— Source data —
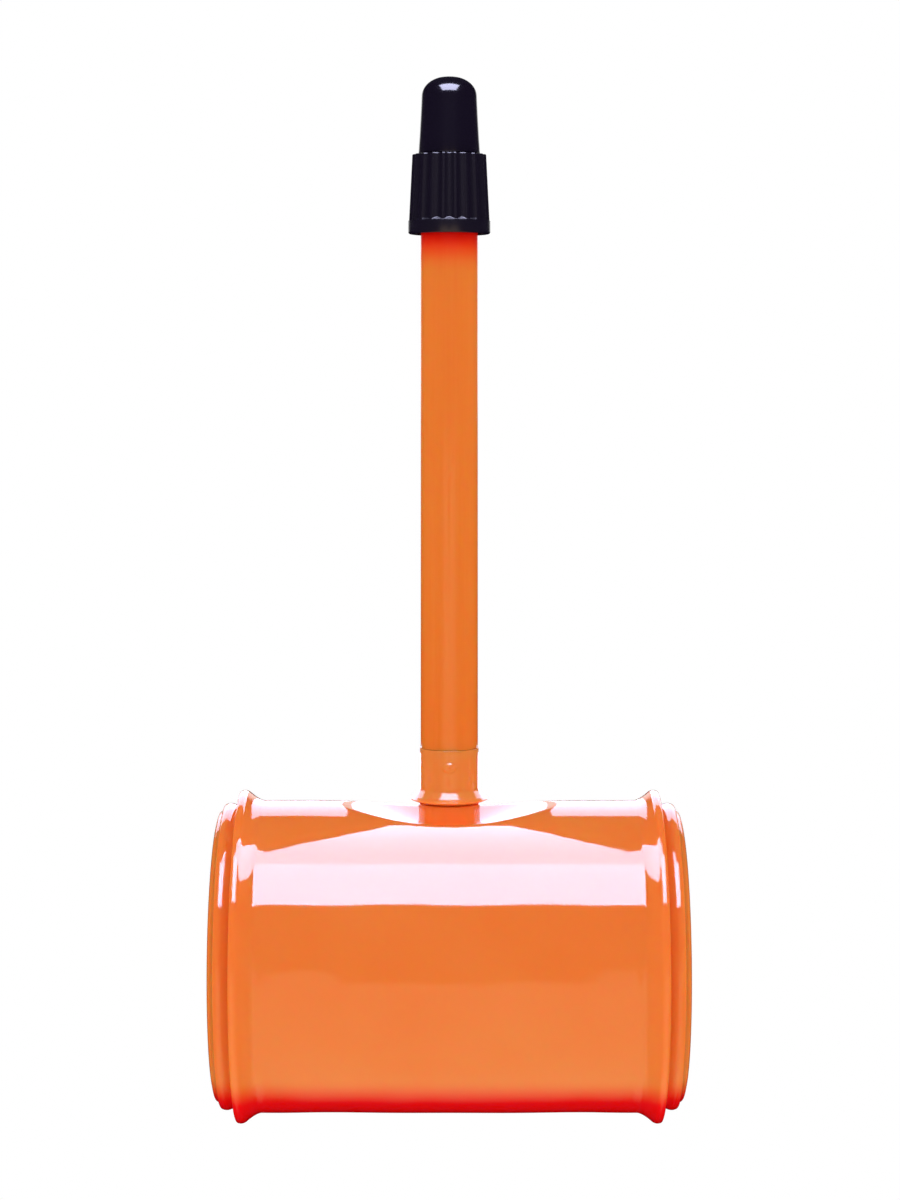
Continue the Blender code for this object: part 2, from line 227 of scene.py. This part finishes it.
def makeTubeStock(name, colour, lineColour):
    material, tree = startMaterial(name)
    spot = addNode(tree, "ShaderNodeTexCoord")
    stretch = addNode(tree, "ShaderNodeMapping", {
        "Vector": spot.outputs["Object"], "Scale": (1, 1, tubeStock["lineStretch"])})
    lines = addNode(tree, "ShaderNodeTexNoise", {
        "Vector": stretch.outputs["Vector"], "Scale": 1 / (tubeStock["lineSize"] * mm), "Detail": 2.0})
    bump = addNode(tree, "ShaderNodeBump", {
        "Height": lines.outputs["Fac"], "Strength": tubeStock["lineStrength"],
        "Distance": tubeStock["lineHeight"] * mm})
    tint = addNode(tree, "ShaderNodeValToRGB", {"Fac": lines.outputs["Fac"]})
    tint.color_ramp.elements[0].color = toLinear(lineColour)
    tint.color_ramp.elements[1].color = toLinear(colour)
    # painted shade: just under the collar the tube is painted deep red, standing in for the black bush inside
    # soaking up the light so that only deep red comes back
    place = addNode(tree, "ShaderNodeSeparateXYZ", {"Vector": spot.outputs["Object"]})
    under = (axisHeight + collarBase) * mm
    height = addNode(tree, "ShaderNodeMapRange", {
        "Value": place.outputs["Z"], "From Min": under - tubeStock["paintedShadeReach"] * mm, "From Max": under},
        interpolation_type="SMOOTHSTEP")
    paintedShadeMix = addNode(tree, "ShaderNodeMix", {
        "Factor": height.outputs["Result"], 6: tint.outputs["Color"], 7: toLinear(tubeStock["paintedShadeColour"])},
        data_type="RGBA")
    shader = addNode(tree, "ShaderNodeBsdfPrincipled", {
        "Base Color": paintedShadeMix.outputs[2], "Normal": bump.outputs["Normal"],
        "Roughness": tubeStock["roughness"], "IOR": tubeStock["ior"],
        "Subsurface Weight": 1.0, "Subsurface Radius": tubeStock["scatterSpread"],
        "Subsurface Scale": tubeStock["scatterLength"] * mm})
    endMaterial(tree, shader)
    return material


# Moulded black ABS: a deep gloss with the faint grain of a spark-eroded mould, brighter on the nozzle.
blackAbs = {"colour": "#150F20", "collarRoughness": 0.22, "nozzleRoughness": 0.14, "smoother": 0.04,
            "rougher": 0.06, "ior": 1.54, "grainSize": 0.12, "grainHeight": 0.004, "grainStrength": 0.25}


def makeBlackAbs(name, roughness):
    material, tree = startMaterial(name)
    spot = addNode(tree, "ShaderNodeTexCoord")
    grain = addNode(tree, "ShaderNodeTexNoise", {
        "Vector": spot.outputs["Object"], "Scale": 1 / (blackAbs["grainSize"] * mm), "Detail": 3.0})
    bump = addNode(tree, "ShaderNodeBump", {
        "Height": grain.outputs["Fac"], "Strength": blackAbs["grainStrength"],
        "Distance": blackAbs["grainHeight"] * mm})
    shine = addNode(tree, "ShaderNodeMapRange", {
        "Value": grain.outputs["Fac"], "To Min": roughness - blackAbs["smoother"],
        "To Max": roughness + blackAbs["rougher"]})
    shader = addNode(tree, "ShaderNodeBsdfPrincipled", {
        "Base Color": toLinear(blackAbs["colour"]), "Normal": bump.outputs["Normal"],
        "Roughness": shine.outputs["Result"], "IOR": blackAbs["ior"]})
    endMaterial(tree, shader)
    return material


# Pieces that hardly show: nitrile rubber, dark and dusty, and nylon, pale with a satin shine.
hiddenFinish = {"rubber": ("Matt nitrile rubber", "#2A2A2D", 0.65, 1.52),
                "nylon": ("Satin moulded nylon", "#DCD8CF", 0.4, 1.53),
                "grainSize": 0.3, "grainHeight": 0.01, "grainStrength": 0.3}


def makeHiddenFinish(kind):
    name, colour, roughness, ior = hiddenFinish[kind]
    material, tree = startMaterial(name)
    spot = addNode(tree, "ShaderNodeTexCoord")
    grain = addNode(tree, "ShaderNodeTexNoise", {
        "Vector": spot.outputs["Object"], "Scale": 1 / (hiddenFinish["grainSize"] * mm), "Detail": 3.0})
    bump = addNode(tree, "ShaderNodeBump", {
        "Height": grain.outputs["Fac"], "Strength": hiddenFinish["grainStrength"],
        "Distance": hiddenFinish["grainHeight"] * mm})
    shader = addNode(tree, "ShaderNodeBsdfPrincipled", {
        "Base Color": toLinear(colour), "Normal": bump.outputs["Normal"],
        "Roughness": roughness, "IOR": ior})
    endMaterial(tree, shader)
    return material


softPvcSkin = makeSoftPvc()
tubeSkin = makeTubeStock("Extruded translucent orange tube", tubeStock["colour"], tubeStock["lineColour"])
neckSkin = makeTubeStock("Moulded translucent orange socket", tubeStock["socketColour"],
                         tubeStock["socketLineColour"])
collarSkin = makeBlackAbs("Moulded black ABS collar", blackAbs["collarRoughness"])
nozzleSkin = makeBlackAbs("Polished black ABS nozzle", blackAbs["nozzleRoughness"])
rubberSkin = makeHiddenFinish("rubber")
nylonSkin = makeHiddenFinish("nylon")
print("materials made")


drum = {"radius": 21.5, "wall": 1.3, "flareStart": 26.0, "flarePower": 1.54, "lipCrest": 28.8,
        "crestRound": 1.1, "crestSlope": 41.0, "tipTurn": 20.0, "tipSweep": 150.0, "edgeRound": 0.25,
        "mouthPower": 1.5, "fineStep": 0.3, "fineEnd": 16.5, "fineTurn": 32.0, "fineTurnStep": 0.75,
        "restTurns": 150, "bossRadius": 4.28, "bossTop": 21.4, "dishFloor": 18.25, "dishSlope": 0.31,
        "foldSoftness": 0.42, "holeRadius": 3.1, "formTurns": 96, "sag": 0.05, "sagFade": 6.0}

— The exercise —
Please set down all the data word for word.

— Task result —
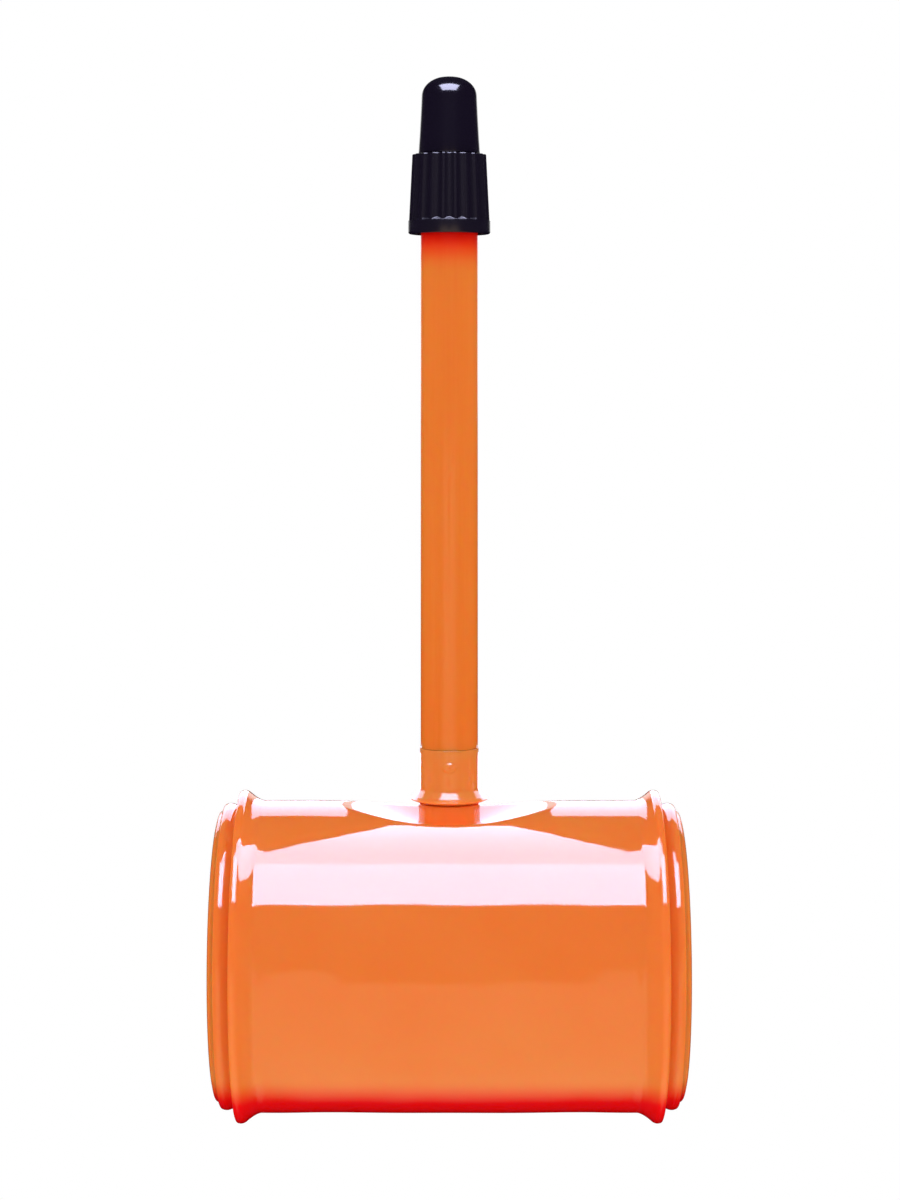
Continue the Blender code for this object: part 2, from line 227 of scene.py. This part finishes it.
def makeTubeStock(name, colour, lineColour):
    material, tree = startMaterial(name)
    spot = addNode(tree, "ShaderNodeTexCoord")
    stretch = addNode(tree, "ShaderNodeMapping", {
        "Vector": spot.outputs["Object"], "Scale": (1, 1, tubeStock["lineStretch"])})
    lines = addNode(tree, "ShaderNodeTexNoise", {
        "Vector": stretch.outputs["Vector"], "Scale": 1 / (tubeStock["lineSize"] * mm), "Detail": 2.0})
    bump = addNode(tree, "ShaderNodeBump", {
        "Height": lines.outputs["Fac"], "Strength": tubeStock["lineStrength"],
        "Distance": tubeStock["lineHeight"] * mm})
    tint = addNode(tree, "ShaderNodeValToRGB", {"Fac": lines.outputs["Fac"]})
    tint.color_ramp.elements[0].color = toLinear(lineColour)
    tint.color_ramp.elements[1].color = toLinear(colour)
    # painted shade: just under the collar the tube is painted deep red, standing in for the black bush inside
    # soaking up the light so that only deep red comes back
    place = addNode(tree, "ShaderNodeSeparateXYZ", {"Vector": spot.outputs["Object"]})
    under = (axisHeight + collarBase) * mm
    height = addNode(tree, "ShaderNodeMapRange", {
        "Value": place.outputs["Z"], "From Min": under - tubeStock["paintedShadeReach"] * mm, "From Max": under},
        interpolation_type="SMOOTHSTEP")
    paintedShadeMix = addNode(tree, "ShaderNodeMix", {
        "Factor": height.outputs["Result"], 6: tint.outputs["Color"], 7: toLinear(tubeStock["paintedShadeColour"])},
        data_type="RGBA")
    shader = addNode(tree, "ShaderNodeBsdfPrincipled", {
        "Base Color": paintedShadeMix.outputs[2], "Normal": bump.outputs["Normal"],
        "Roughness": tubeStock["roughness"], "IOR": tubeStock["ior"],
        "Subsurface Weight": 1.0, "Subsurface Radius": tubeStock["scatterSpread"],
        "Subsurface Scale": tubeStock["scatterLength"] * mm})
    endMaterial(tree, shader)
    return material


# Moulded black ABS: a deep gloss with the faint grain of a spark-eroded mould, brighter on the nozzle.
blackAbs = {"colour": "#150F20", "collarRoughness": 0.22, "nozzleRoughness": 0.14, "smoother": 0.04,
            "rougher": 0.06, "ior": 1.54, "grainSize": 0.12, "grainHeight": 0.004, "grainStrength": 0.25}


def makeBlackAbs(name, roughness):
    material, tree = startMaterial(name)
    spot = addNode(tree, "ShaderNodeTexCoord")
    grain = addNode(tree, "ShaderNodeTexNoise", {
        "Vector": spot.outputs["Object"], "Scale": 1 / (blackAbs["grainSize"] * mm), "Detail": 3.0})
    bump = addNode(tree, "ShaderNodeBump", {
        "Height": grain.outputs["Fac"], "Strength": blackAbs["grainStrength"],
        "Distance": blackAbs["grainHeight"] * mm})
    shine = addNode(tree, "ShaderNodeMapRange", {
        "Value": grain.outputs["Fac"], "To Min": roughness - blackAbs["smoother"],
        "To Max": roughness + blackAbs["rougher"]})
    shader = addNode(tree, "ShaderNodeBsdfPrincipled", {
        "Base Color": toLinear(blackAbs["colour"]), "Normal": bump.outputs["Normal"],
        "Roughness": shine.outputs["Result"], "IOR": blackAbs["ior"]})
    endMaterial(tree, shader)
    return material


# Pieces that hardly show: nitrile rubber, dark and dusty, and nylon, pale with a satin shine.
hiddenFinish = {"rubber": ("Matt nitrile rubber", "#2A2A2D", 0.65, 1.52),
                "nylon": ("Satin moulded nylon", "#DCD8CF", 0.4, 1.53),
                "grainSize": 0.3, "grainHeight": 0.01, "grainStrength": 0.3}


def makeHiddenFinish(kind):
    name, colour, roughness, ior = hiddenFinish[kind]
    material, tree = startMaterial(name)
    spot = addNode(tree, "ShaderNodeTexCoord")
    grain = addNode(tree, "ShaderNodeTexNoise", {
        "Vector": spot.outputs["Object"], "Scale": 1 / (hiddenFinish["grainSize"] * mm), "Detail": 3.0})
    bump = addNode(tree, "ShaderNodeBump", {
        "Height": grain.outputs["Fac"], "Strength": hiddenFinish["grainStrength"],
        "Distance": hiddenFinish["grainHeight"] * mm})
    shader = addNode(tree, "ShaderNodeBsdfPrincipled", {
        "Base Color": toLinear(colour), "Normal": bump.outputs["Normal"],
        "Roughness": roughness, "IOR": ior})
    endMaterial(tree, shader)
    return material


softPvcSkin = makeSoftPvc()
tubeSkin = makeTubeStock("Extruded translucent orange tube", tubeStock["colour"], tubeStock["lineColour"])
neckSkin = makeTubeStock("Moulded translucent orange socket", tubeStock["socketColour"],
                         tubeStock["socketLineColour"])
collarSkin = makeBlackAbs("Moulded black ABS collar", blackAbs["collarRoughness"])
nozzleSkin = makeBlackAbs("Polished black ABS nozzle", blackAbs["nozzleRoughness"])
rubberSkin = makeHiddenFinish("rubber")
nylonSkin = makeHiddenFinish("nylon")
print("materials made")


drum = {"radius": 21.5, "wall": 1.3, "flareStart": 26.0, "flarePower": 1.54, "lipCrest": 28.8,
        "crestRound": 1.1, "crestSlope": 41.0, "tipTurn": 20.0, "tipSweep": 150.0, "edgeRound": 0.25,
        "mouthPower": 1.5, "fineStep": 0.3, "fineEnd": 16.5, "fineTurn": 32.0, "fineTurnStep": 0.75,
        "restTurns": 150, "bossRadius": 4.28, "bossTop": 21.4, "dishFloor": 18.25, "dishSlope": 0.31,
        "foldSoftness": 0.42, "holeRadius": 3.1, "formTurns": 96, "sag": 0.05, "sagFade": 6.0}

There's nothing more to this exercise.